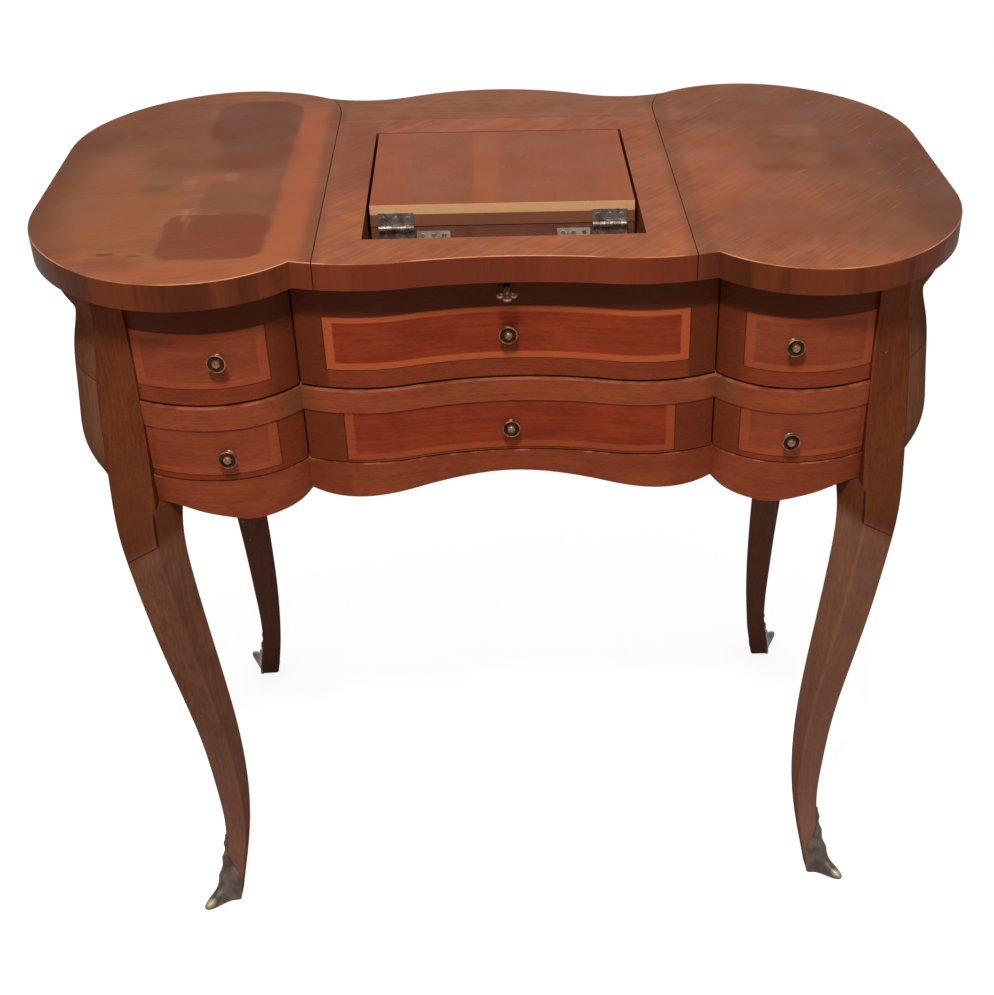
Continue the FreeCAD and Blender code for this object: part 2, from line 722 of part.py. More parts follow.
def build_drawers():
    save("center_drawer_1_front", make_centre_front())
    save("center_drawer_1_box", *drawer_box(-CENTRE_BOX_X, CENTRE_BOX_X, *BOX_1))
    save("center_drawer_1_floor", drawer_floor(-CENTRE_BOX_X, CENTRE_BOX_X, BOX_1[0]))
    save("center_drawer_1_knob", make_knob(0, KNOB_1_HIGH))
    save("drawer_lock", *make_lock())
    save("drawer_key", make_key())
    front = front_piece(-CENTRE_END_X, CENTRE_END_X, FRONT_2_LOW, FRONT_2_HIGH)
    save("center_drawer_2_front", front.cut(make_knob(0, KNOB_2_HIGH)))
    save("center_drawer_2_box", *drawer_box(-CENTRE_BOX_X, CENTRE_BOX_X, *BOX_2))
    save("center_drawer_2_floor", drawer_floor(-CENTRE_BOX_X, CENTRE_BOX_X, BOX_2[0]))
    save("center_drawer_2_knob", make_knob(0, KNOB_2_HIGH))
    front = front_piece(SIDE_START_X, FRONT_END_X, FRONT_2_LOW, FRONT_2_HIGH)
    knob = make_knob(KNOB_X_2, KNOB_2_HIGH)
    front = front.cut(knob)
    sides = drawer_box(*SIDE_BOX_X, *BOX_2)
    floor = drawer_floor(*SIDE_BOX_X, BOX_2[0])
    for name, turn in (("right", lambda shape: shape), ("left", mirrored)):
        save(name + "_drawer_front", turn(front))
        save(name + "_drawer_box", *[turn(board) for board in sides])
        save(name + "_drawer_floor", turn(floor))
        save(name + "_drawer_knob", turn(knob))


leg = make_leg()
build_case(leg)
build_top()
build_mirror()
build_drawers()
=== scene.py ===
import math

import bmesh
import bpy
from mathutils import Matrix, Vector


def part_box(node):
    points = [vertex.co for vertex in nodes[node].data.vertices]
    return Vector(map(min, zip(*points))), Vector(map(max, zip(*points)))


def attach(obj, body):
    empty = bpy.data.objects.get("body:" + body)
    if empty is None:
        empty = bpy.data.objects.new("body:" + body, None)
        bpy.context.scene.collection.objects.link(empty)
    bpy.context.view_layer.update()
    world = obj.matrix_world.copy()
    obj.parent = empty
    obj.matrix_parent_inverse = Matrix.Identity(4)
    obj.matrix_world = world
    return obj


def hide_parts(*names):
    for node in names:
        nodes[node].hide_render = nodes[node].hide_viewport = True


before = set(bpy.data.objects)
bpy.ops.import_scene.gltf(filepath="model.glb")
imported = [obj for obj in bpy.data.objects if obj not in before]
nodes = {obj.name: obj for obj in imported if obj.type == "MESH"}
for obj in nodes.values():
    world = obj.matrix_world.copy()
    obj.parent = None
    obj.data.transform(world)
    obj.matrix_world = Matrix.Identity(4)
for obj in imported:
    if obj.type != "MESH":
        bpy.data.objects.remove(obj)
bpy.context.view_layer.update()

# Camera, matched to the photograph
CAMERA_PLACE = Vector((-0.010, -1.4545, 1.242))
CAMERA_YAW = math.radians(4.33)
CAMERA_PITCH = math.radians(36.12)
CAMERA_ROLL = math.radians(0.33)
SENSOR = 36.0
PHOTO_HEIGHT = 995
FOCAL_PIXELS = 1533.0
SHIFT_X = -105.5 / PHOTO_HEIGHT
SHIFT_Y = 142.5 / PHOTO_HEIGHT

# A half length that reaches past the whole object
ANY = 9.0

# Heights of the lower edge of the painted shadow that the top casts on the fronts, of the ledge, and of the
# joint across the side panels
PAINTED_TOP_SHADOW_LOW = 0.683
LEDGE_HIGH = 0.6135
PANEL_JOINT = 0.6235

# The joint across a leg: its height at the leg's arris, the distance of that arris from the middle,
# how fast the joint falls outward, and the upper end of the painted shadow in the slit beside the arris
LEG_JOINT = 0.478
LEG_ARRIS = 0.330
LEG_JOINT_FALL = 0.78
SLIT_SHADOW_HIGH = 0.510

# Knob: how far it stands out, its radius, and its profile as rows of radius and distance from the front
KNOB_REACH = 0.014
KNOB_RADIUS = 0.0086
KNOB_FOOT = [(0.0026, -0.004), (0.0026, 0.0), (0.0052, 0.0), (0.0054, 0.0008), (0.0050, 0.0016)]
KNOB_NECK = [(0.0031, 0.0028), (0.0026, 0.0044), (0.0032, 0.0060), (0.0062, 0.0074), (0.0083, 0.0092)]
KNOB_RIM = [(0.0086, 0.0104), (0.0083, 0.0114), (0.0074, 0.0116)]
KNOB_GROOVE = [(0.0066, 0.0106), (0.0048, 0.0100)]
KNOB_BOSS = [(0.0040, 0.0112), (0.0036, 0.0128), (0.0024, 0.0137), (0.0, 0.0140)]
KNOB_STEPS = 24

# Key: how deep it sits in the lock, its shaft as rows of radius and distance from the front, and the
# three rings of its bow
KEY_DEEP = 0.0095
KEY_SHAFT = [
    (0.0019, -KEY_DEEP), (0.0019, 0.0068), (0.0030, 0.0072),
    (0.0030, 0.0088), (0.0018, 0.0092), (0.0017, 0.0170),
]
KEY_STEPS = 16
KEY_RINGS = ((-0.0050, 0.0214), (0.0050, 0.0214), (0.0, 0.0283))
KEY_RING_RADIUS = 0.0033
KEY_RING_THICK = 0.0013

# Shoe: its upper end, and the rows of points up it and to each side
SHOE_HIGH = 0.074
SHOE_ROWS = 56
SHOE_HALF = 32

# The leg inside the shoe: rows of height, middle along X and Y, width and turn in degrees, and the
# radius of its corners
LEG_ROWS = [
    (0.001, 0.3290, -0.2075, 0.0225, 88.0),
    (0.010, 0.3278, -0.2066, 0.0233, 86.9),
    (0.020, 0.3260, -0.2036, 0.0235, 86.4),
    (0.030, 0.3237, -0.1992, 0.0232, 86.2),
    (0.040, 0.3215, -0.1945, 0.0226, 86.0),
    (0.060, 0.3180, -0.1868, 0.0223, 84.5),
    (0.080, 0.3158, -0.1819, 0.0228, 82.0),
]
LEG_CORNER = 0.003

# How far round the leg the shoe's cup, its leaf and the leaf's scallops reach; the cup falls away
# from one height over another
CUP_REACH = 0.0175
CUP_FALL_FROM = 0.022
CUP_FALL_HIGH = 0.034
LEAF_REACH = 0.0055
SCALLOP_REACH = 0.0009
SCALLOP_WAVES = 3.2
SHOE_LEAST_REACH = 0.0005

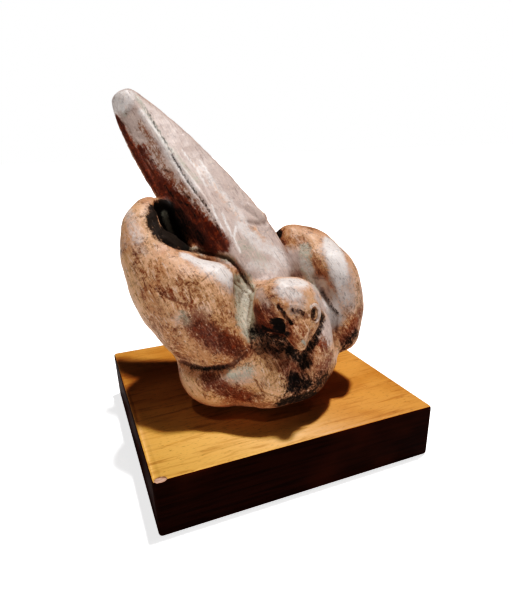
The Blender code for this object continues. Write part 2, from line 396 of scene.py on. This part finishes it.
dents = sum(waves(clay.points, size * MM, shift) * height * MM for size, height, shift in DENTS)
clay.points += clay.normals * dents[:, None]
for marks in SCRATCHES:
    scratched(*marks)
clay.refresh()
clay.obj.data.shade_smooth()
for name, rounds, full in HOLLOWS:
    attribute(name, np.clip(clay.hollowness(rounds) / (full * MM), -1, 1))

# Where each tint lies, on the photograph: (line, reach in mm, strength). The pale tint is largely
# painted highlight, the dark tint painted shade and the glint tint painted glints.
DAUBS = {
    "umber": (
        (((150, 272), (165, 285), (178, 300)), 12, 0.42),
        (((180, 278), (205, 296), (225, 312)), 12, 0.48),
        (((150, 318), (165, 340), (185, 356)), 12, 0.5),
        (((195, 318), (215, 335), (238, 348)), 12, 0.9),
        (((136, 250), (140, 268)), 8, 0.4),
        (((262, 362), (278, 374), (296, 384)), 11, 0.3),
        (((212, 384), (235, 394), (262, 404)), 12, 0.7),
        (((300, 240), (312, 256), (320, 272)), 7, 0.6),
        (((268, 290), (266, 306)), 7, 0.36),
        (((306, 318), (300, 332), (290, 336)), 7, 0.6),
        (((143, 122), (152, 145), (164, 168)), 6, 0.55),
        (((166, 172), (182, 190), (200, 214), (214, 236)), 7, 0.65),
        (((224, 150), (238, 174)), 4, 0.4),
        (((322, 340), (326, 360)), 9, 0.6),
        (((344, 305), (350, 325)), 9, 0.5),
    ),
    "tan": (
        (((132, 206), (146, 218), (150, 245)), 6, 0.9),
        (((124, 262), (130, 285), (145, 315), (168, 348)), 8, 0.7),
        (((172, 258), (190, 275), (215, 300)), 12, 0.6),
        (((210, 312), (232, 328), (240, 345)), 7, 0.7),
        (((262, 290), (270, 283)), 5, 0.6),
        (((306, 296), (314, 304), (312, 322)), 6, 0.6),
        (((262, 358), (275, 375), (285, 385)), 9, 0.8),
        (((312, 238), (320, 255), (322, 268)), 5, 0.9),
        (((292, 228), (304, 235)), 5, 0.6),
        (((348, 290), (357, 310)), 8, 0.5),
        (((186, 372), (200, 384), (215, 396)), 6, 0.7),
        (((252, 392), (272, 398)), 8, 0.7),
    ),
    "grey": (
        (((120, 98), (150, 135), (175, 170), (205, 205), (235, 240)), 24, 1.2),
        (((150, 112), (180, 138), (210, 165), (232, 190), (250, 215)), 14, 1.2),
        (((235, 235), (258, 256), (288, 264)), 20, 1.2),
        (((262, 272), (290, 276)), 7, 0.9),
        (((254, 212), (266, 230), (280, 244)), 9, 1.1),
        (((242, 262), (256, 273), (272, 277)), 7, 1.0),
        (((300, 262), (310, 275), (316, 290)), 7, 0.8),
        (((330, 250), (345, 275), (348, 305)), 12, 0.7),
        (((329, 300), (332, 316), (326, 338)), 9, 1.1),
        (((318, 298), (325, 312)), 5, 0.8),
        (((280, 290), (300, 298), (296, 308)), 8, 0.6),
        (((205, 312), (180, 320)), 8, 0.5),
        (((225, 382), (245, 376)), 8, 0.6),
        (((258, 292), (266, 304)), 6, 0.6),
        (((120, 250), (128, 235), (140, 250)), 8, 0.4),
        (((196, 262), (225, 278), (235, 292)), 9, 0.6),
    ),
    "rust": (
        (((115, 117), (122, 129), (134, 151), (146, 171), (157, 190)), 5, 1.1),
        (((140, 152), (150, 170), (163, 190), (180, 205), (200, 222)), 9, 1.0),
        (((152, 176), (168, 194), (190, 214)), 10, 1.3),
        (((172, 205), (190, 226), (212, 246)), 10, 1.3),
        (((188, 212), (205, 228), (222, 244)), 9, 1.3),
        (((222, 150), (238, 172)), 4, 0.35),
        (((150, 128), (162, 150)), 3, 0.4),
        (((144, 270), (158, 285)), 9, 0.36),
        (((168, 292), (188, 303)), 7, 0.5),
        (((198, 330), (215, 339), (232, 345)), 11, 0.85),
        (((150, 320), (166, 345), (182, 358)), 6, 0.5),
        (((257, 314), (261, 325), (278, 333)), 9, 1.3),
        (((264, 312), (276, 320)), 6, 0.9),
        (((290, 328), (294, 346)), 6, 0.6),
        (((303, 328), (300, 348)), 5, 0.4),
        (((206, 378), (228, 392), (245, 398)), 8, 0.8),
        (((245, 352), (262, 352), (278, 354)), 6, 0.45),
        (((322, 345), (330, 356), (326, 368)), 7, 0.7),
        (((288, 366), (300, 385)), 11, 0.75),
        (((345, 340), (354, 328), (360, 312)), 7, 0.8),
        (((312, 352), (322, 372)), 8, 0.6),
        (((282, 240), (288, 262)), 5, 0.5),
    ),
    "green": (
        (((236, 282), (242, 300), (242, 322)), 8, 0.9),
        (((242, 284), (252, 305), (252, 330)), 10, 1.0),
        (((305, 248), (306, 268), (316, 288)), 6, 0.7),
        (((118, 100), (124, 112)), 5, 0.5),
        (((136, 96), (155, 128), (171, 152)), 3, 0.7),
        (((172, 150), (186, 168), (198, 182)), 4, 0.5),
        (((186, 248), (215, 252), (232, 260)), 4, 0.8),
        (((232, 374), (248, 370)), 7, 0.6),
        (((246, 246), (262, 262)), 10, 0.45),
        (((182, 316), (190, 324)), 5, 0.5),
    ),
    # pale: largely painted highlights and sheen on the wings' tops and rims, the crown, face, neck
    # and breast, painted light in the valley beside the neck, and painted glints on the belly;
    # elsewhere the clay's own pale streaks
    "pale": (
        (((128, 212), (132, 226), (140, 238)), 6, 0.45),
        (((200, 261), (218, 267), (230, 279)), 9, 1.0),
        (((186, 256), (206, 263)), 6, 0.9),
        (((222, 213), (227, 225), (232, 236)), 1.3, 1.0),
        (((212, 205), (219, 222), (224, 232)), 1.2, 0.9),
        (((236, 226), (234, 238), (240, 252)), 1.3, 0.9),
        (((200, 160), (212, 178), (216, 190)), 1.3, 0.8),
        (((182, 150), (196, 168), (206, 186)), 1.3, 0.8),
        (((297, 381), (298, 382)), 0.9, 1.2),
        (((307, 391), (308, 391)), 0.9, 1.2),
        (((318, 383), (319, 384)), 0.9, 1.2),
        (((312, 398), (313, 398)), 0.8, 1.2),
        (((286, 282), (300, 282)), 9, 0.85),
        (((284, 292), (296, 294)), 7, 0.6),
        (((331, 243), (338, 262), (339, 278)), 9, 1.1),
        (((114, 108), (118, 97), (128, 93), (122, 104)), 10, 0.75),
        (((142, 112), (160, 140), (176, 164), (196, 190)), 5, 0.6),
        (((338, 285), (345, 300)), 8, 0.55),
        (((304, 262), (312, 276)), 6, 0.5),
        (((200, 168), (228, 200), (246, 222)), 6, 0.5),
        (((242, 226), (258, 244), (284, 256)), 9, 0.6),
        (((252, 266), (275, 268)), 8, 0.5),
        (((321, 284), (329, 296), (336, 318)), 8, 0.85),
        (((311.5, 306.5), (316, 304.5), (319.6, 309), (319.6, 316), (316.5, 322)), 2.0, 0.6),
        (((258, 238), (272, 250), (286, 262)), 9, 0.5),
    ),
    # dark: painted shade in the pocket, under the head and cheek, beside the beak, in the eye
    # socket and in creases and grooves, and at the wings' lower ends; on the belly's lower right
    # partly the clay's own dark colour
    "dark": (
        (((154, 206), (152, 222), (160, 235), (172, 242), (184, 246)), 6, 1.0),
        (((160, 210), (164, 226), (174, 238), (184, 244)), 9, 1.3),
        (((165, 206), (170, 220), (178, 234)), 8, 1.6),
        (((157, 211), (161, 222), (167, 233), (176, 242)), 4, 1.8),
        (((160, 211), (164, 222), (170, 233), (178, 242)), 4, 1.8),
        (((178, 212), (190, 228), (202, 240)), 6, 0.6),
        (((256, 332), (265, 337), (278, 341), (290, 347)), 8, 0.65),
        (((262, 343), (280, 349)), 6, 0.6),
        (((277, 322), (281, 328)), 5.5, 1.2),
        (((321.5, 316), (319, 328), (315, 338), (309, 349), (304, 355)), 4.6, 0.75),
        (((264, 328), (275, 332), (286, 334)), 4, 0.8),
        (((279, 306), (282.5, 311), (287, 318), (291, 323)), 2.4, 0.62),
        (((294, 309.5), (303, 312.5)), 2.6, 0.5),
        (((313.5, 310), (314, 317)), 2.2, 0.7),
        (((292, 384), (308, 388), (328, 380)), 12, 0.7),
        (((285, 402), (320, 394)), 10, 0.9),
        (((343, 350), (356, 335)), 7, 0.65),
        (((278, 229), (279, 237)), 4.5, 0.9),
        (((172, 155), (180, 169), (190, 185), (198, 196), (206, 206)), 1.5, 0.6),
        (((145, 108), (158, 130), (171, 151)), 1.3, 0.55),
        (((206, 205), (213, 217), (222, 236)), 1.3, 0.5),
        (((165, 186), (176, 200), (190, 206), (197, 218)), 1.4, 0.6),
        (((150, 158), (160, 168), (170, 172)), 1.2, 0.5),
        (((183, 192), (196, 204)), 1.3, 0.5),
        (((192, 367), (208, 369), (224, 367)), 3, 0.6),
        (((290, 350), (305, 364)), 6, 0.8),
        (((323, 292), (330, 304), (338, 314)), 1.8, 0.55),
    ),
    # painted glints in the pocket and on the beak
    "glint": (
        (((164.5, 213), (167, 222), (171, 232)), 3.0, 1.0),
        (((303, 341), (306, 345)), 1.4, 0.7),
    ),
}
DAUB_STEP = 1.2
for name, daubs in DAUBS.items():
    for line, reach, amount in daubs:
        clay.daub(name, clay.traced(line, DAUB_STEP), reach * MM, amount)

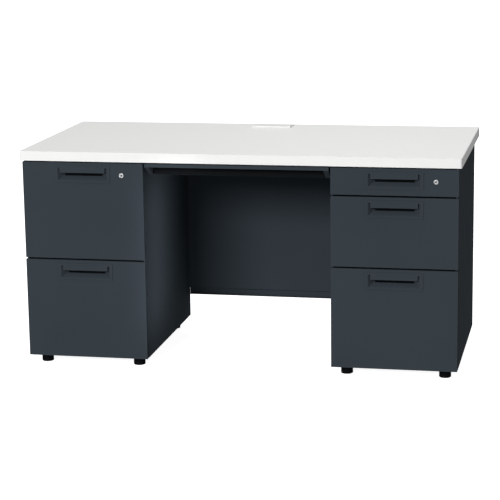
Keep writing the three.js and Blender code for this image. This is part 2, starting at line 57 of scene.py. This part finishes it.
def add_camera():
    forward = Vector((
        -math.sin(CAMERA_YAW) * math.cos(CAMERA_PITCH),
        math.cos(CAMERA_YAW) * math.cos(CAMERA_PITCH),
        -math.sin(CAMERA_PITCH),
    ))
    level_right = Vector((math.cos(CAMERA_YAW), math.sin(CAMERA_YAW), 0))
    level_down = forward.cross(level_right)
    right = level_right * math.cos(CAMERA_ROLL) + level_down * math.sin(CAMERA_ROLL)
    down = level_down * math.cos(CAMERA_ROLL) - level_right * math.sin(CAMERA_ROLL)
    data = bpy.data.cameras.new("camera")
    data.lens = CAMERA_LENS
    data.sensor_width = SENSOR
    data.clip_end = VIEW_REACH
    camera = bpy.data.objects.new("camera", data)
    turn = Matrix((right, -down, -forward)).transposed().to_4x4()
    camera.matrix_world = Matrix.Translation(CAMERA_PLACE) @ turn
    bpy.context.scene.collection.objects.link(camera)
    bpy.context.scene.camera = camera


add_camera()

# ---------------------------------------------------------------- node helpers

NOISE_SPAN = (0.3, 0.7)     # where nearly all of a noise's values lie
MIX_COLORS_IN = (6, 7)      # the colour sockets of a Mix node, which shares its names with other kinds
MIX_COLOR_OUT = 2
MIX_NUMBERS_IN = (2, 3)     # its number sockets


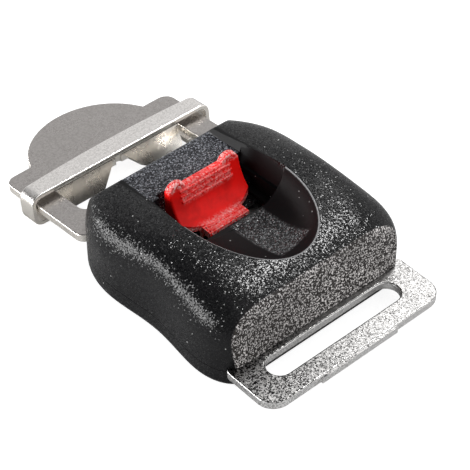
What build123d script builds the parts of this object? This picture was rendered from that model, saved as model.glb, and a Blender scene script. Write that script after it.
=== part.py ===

┄┄┄┄┄┄┄┄┄┄┄┄┄┄┄┄┄┄┄┄

## [WRITTEN EXERCISE]
Find the word "body" in the entries, and copy every line it shows up in.

## [ANSWER BELOW]
def attach(obj, body):
    empty = bpy.data.objects.get("body:" + body)
        empty = bpy.data.objects.new("body:" + body, None)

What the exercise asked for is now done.